5.2 Dimensions des sources de données : illustrations pour quatre grandes catégories

Établir une nomenclature et des critères d’évaluation satisfaisants qui peuvent aider les organismes statistiques à évaluer l’utilité éventuelle de diverses sources de données pour leurs programmes, dans le but de comprendre aussi bien les propriétés d’erreur des sources de données de rechange qu’ils ne comprennent l’erreur totale dans le cas des enquêtes, demandera un effort considérable de la part des organismes statistiques du monde entier (Iwig et coll. 2013 et Daas et coll. 2012, sont des exemples de tels efforts). Je ne prétends pas pouvoir m’approcher de ce but dans le présent article. Mon objectif est plus modeste - à savoir donner certaines illustrations afin que ceux et celles qui sont des inconditionnels du paradigme des enquêtes par échantillonnage probabiliste (ou du paradigme des dossiers administratifs) puissent voir que la tâche de comprendre d’autres sources de données est à la fois faisable et souhaitable. Je fournis des illustrations pour quatre sources de données variant du classique à l’avant-garde :

  1. Enquêtes et recensements, ou un ensemble de données tirées des réponses de particuliers qui sont interrogés sur un ou plusieurs sujets selon le plan établi par l’enquêteur (organisme statistique, autre organisme gouvernemental ou organisme universitaire ou privé d’enquête) conformément aux principes de la recherche par enquête dans le but de produire des données généralisables pour une population définie.

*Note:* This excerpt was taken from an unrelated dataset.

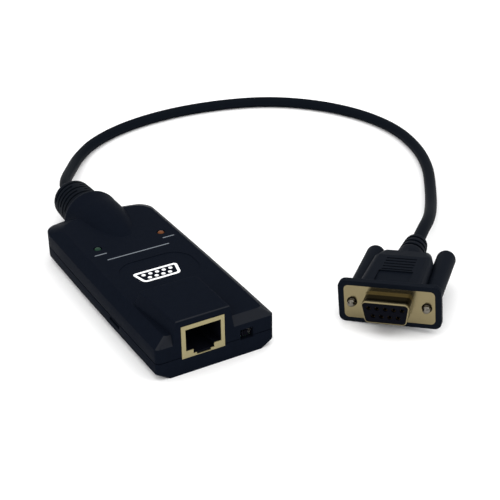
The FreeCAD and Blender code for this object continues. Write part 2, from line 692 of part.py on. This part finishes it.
def cord_points():
    """The cord's corners: out of the boot, down to the floor, round a wide bend and up to the connector."""
    floor = CORD_R + 0.05
    start = V(-0.15, BOOT_END - 1.0, AXIS_Z)
    middle = [(1.3, BOOT_END + 9.0, AXIS_Z - 0.2), (4.9, 137.5, 7.0), (12.3, 150.0, 4.6), (21.0, 163.8, 2.7),
              (34.0, 176.6, floor), (53.0, 185.8, floor), (76.5, 189.6, floor), (100.5, 187.4, floor),
              (123.4, 179.4, floor), (141.0, 164.0, floor), (152.6, 143.6, floor), (156.5, 121.5, floor),
              (152.8, 100.3, floor), (144.5, 81.0, floor), (133.2, 64.0, 2.5), (121.5, 48.2, 4.2),
              (110.2, 34.6, 7.2)]
    back = plug_point(0, NECK_END + CORD_LEAD, 0)
    end = plug_point(0, NECK_END, 0)
    return [start] + [V(*m) for m in middle] + [back, end]


def cord():
    """Straight runs joined by tangent arcs, swept with a round section and cut flush with the boot's end."""
    points = cord_points()
    edges = []
    here = points[0]
    least = 1e9
    for before, corner, after in zip(points, points[1:], points[2:]):
        to_before = (before - corner).normalize()
        to_after = (after - corner).normalize()
        turn = math.pi - to_before.getAngle(to_after)
        reach = BEND_SHARE * min((before - corner).Length, (after - corner).Length)
        radius = reach / math.tan(turn / 2)
        least = min(least, radius)
        a = corner + to_before * reach
        b = corner + to_after * reach
        inward = (to_before + to_after).normalize()
        centre_gap = math.hypot(radius, reach)
        middle = corner + inward * (centre_gap - radius)
        edges.append(line(here, a))
        edges.append(arc(a, middle, b))
        here = b
    edges.append(line(here, points[-1]))
    path = Part.Wire(edges)
    start_dir = (points[1] - points[0]).normalize()
    ring = Part.Wire([Part.Circle(points[0], start_dir, CORD_R).toShape()])
    tube = path.makePipeShell([ring], True, True)
    tube = tube.cut(box(-5, 5, BOOT_END - 5, BOOT_END, 0, 20))
    print("cord length", round(path.Length, 1), "smallest bend", round(least, 1),
          "volume share", round(tube.Volume / (math.pi * CORD_R ** 2 * path.Length), 4))
    return tube


def main():
    header, header_plug, wires = header_parts()
    pieces = {
        "top_shell": top_shell(), "bottom_shell": bottom_shell(), "circuit_board": circuit_board(),
        "rj45_shield": rj45_shield(), "rj45_housing": rj45_housing(), "rj45_contacts": rj45_contacts(),
        "power_led": lamp(-1), "link_led": lamp(1), "led_legs": lamp_legs(),
        "slide_switch_case": switch_case(), "slide_switch_knob": switch_knob(),
        "cable_boot": cable_boot(), "cable_tail": cable_tail(),
        "cable_header": header, "header_plug": header_plug, "inner_wires": wires,
        "main_chip": chip(*MAIN_CHIP),
        "transceiver_chip": chip(*TRANSCEIVER),
        "crystal": crystal(), "capacitors": capacitors(),
    }
    left, left_barrel = thumbscrew(-1)
    right, right_barrel = thumbscrew(1)
    plug_pieces = {
        "connector_hood": connector_hood(), "dsub_front_shell": dsub_front_shell(),
        "dsub_rear_shell": dsub_rear_shell(), "dsub_insulator": dsub_insulator(),
        "dsub_contacts": dsub_contacts(), "inner_mould": inner_mould(),
        "cable_end": rod(CORD_R, V(0, 20.0, 0), Y, NECK_END - 20.0),
        "thumbscrew_left": left, "thumbscrew_left_knob": left_barrel,
        "thumbscrew_right": right, "thumbscrew_right_knob": right_barrel,
    }
    for name, shape in plug_pieces.items():
        pieces[name] = place(shape)
    pieces["cable"] = cord()
    for name, shape in pieces.items():
        print(name, len(shape.Solids), "valid", shape.isValid(), "volume", round(shape.Volume, 1))
        save(name, shape)


main()
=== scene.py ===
import json
import math

import bmesh
import bpy
from mathutils import Matrix, Vector


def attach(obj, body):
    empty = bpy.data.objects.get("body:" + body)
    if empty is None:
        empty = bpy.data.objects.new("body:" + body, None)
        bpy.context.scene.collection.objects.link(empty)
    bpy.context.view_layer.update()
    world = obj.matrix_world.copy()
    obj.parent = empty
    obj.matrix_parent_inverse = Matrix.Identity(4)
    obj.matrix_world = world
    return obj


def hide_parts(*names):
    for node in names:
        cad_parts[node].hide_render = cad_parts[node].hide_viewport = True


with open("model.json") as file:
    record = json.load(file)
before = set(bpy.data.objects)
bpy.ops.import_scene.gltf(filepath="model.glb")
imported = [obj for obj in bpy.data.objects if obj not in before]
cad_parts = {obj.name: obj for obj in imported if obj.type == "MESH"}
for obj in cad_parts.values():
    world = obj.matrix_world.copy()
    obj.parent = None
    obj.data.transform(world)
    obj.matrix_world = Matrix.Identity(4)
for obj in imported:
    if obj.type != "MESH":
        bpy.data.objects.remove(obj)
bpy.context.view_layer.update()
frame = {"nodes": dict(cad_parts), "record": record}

# Every length below is in metres; MM turns a drawing's millimetres into metres.
MM = 0.001

# The housing's middle lies at the frame's origin; its front face is this far in front.
FRONT_Y = -59.5 * MM

# The plateau's height, and how far its printed field is sunk
PLATEAU = 14.8 * MM
FIELD_DEPTH = 0.2 * MM

# Printed marks on the plateau, as places from the front face
SYMBOL_CENTRE = (-1.3 * MM, 38.0 * MM)
SYMBOL_SIZE = (16.8 * MM, 7.0 * MM)
SYMBOL_SLOPE = 1.6 * MM
SYMBOL_CORNER = 1.5 * MM
SYMBOL_LINE = 1.0 * MM
DOT_ROWS = ((5, 1.15 * MM), (4, -1.15 * MM))
DOT_PITCH = 2.5 * MM
DOT_RADIUS = 0.72 * MM
RULE_CENTRE = (-0.8 * MM, 54.6 * MM)
RULE_SIZE = (23.4 * MM, 0.5 * MM)
MARK_Y = 59.3 * MM
MARK_X = 13.0 * MM
MARK_SIZE = (4.6 * MM, 0.5 * MM)
INK = 0.03 * MM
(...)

  2. Dossiers administratifs ou un ensemble de données obtenues au moyen de formulaires conçus par un organisme administratif conformément à une loi, un règlement ou une politique pour exploiter un programme, comme le versement de prestations à des bénéficiaires admissibles ou pour le versement de salaires. Les dossiers administratifs sont habituellement permanents et peuvent être gérés par des organismes gouvernementaux ou des organisations non gouvernementales.

  3. Dossiers de transactions commerciales, ou un ensemble de données obtenues par saisie électronique d’achats (p. ex. épicerie, biens immobiliers) effectués par un acheteur, mais sous une forme déterminée par un vendeur (p. ex. renseignements sur les produits et prix sous forme de codes à barres enregistrés par les scanneurs des caisses, enregistrements de renseignements sur les produits et les prix provenant des ventes en ligne, comme par l’intermédiaire d’Amazon).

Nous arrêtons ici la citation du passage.